A senior Rotherham police officer has reportedly admitted to turning a blind eye to a number of cases of sexual abuse of children by Pakistani grooming gangs for several decades due to worries that an investigation would increase “racial tensions”, a report from the Independent Office for Police Conduct (IOPC) revealed, as quoted by The Times.
According to the newspaper, a chief police officer whom the IOPC was reportedly unable to identify, said in a conversation with the father of one of the victims that “with it [gang members] being Asians, we can’t afford for this to be coming out as Rotherham would erupt”, also referring to the child abuse in the city by British Pakistani men as “P*** shagging”.
The officer allegedly told the girl’s father when the latter came to complain about his daughter being missing for weeks that “it had been going on for 30 years and the police could do nothing because of racial tensions”.

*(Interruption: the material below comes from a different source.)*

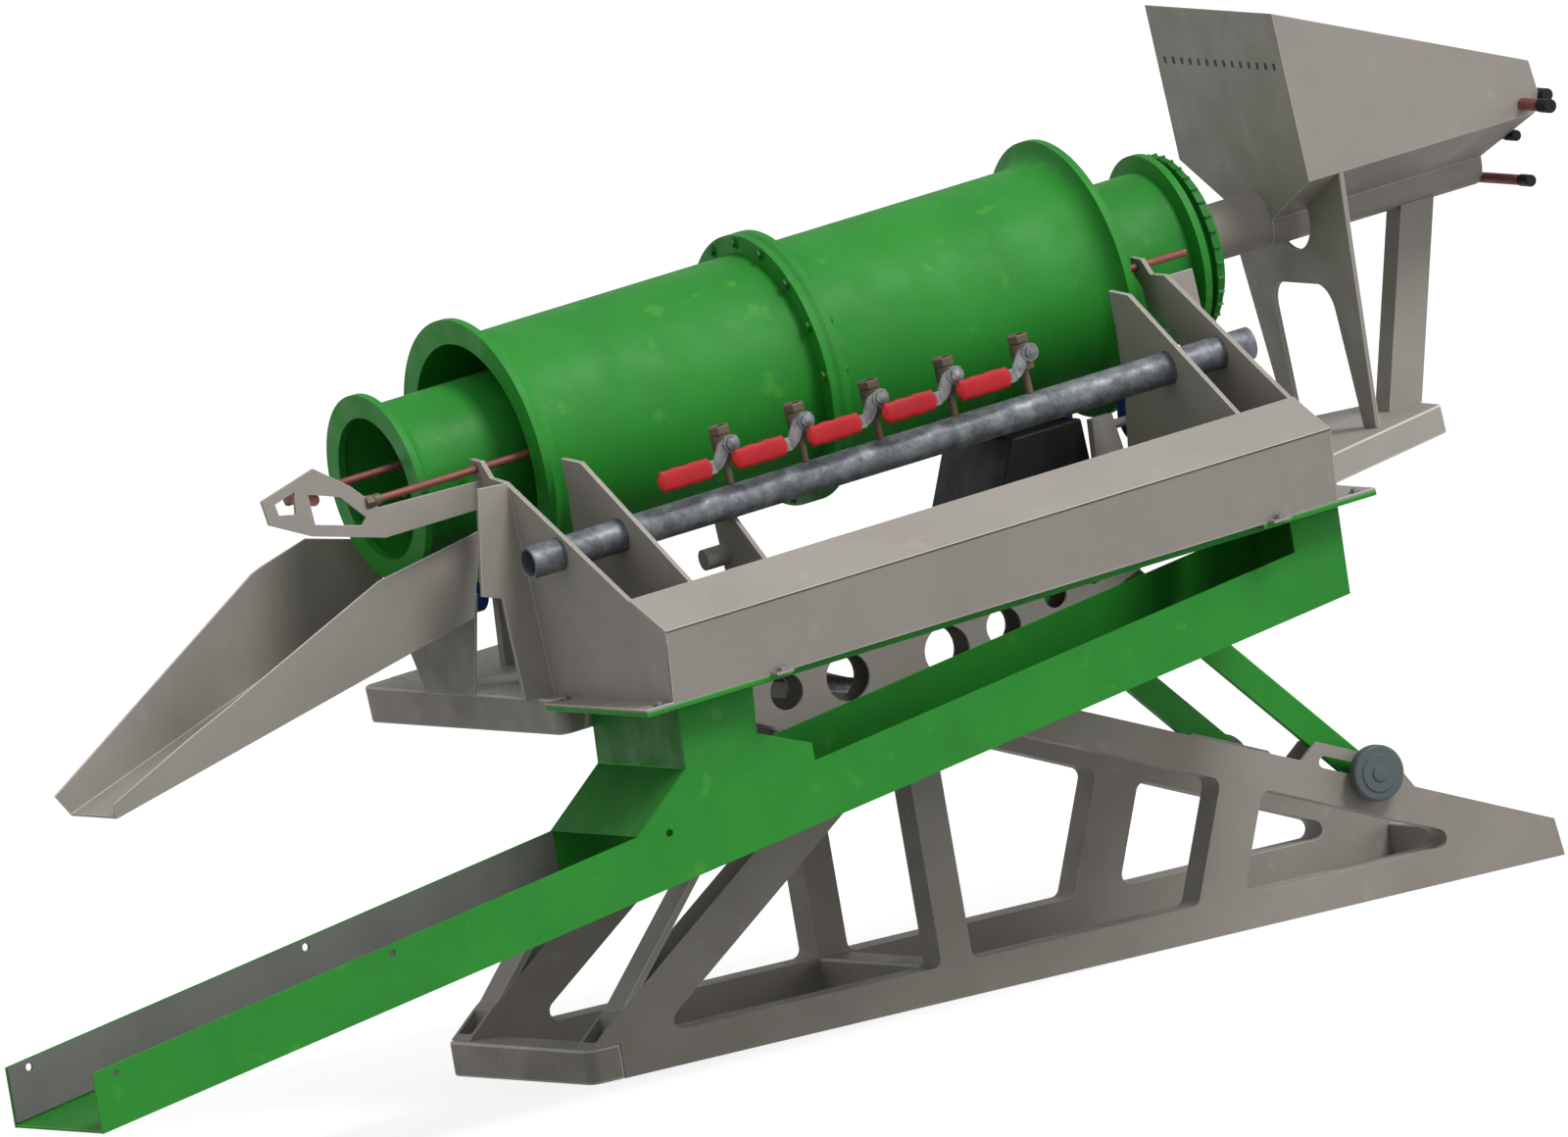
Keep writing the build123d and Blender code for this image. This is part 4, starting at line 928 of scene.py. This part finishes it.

The IOPC reportedly upheld six of the survivor’s complaints against South Yorkshire Police dating back to 2002, after five years of investigation as part of a larger probe known as Operation Linden, but was unable to hold any people accountable in connection with the case.
“South Yorkshire Police recognises the failings of its past and accepts the findings of the IOPC”, a South Yorkshire Police spokesperson was quoted as saying when referring to the report. “It is unfortunate no individual officer has been identified by the IOPC as this is not something we tolerate in today's Force”.